Не дожидаясь решения собора, Киприан тайно отъехал в Киев. Конечно, такой поступок вовсе не выглядел доказательством в пользу беглеца. Если он подлинно невиновен в том, что поставлен на митрополию неканонически, то зачем же, право, понадобилось с такой поспешностью исчезать?
Однако Киприан, не догадываясь об этом, отбывал в Киев удивительно вовремя и кстати.
Дело в том, что великий князь московский, получив известие из Царьграда о скоропостижной смерти Михаила-Митяя и о дальнейших действиях переславльского архимандрита, вовсе не порадовался самочинию Пимена, пусть того и произвели наконец в митрополиты. Вся эта чересчур затянувшаяся и разветвившаяся история о митрополичьем преемстве приобретала на глазах у Дмитрия Ивановича какой-то недостойный оборот. Во-первых, трудно было поверить, что его избранник умер своей смертью. Упорно поговаривали, что он не то задушен, не то уморен морскою водой.

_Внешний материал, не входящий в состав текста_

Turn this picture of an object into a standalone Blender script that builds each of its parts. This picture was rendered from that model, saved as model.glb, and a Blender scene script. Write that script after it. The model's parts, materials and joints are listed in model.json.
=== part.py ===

Но даже если это не так, все равно до глубины души возмущал великого князя проступок Пимена, составившего подложную грамоту и наделавшего великих долгов от его, Дмитрия Ивановича, имени.
А кроме того, речь шла не только о Пимене или, допустим, о суздальско-нижегородском владыке Дионисии (который до сих пор оставался в Византии, опасаясь, видимо, великокняжеского гнева). Речь шла о том, что такими вот самовольными поступками видные иерархи подрывают уважение не только к себе, но и к мирской, княжеской власти. Такое нельзя было оставить безнаказанным.
Шел 1381 год. Пимен еще сидел в Царьграде. Киприан, как было известно Дмитрию Ивановичу, уже вернулся в Киев. Вот тут-то и призвал великий князь к себе своего нынешнего (после смерти Михаила) духовника, игумена Федора, и стал с ним советоваться...
Дмитрий Иванович, возможно, еще не знал, что патриарх недавно рассматривал дело Киприана и решил его в пользу Москвы. Вообще сейчас это дело для великого князя представлялось уже весьма давним, сильно потерявшим свою остроту. Может, он даже погорячился в свое время, не приняв Киприана, посчитав его литовским ставленником? Правда, что и тот вел себя слишком самоуверенно... О Киприане говорят, что он действительно много трудится в пользу православия среди литовцев. После Куликовской победы отношения с Литвой заметно поменялись в лучшую сторону. Андрей Ольгердович получил возможность вернуться на свой стол в Полоцк. Даже с недавним врагом Ягайлом, даже с ним теперь как будто намечается что-то похожее на мирное, согласное соседство.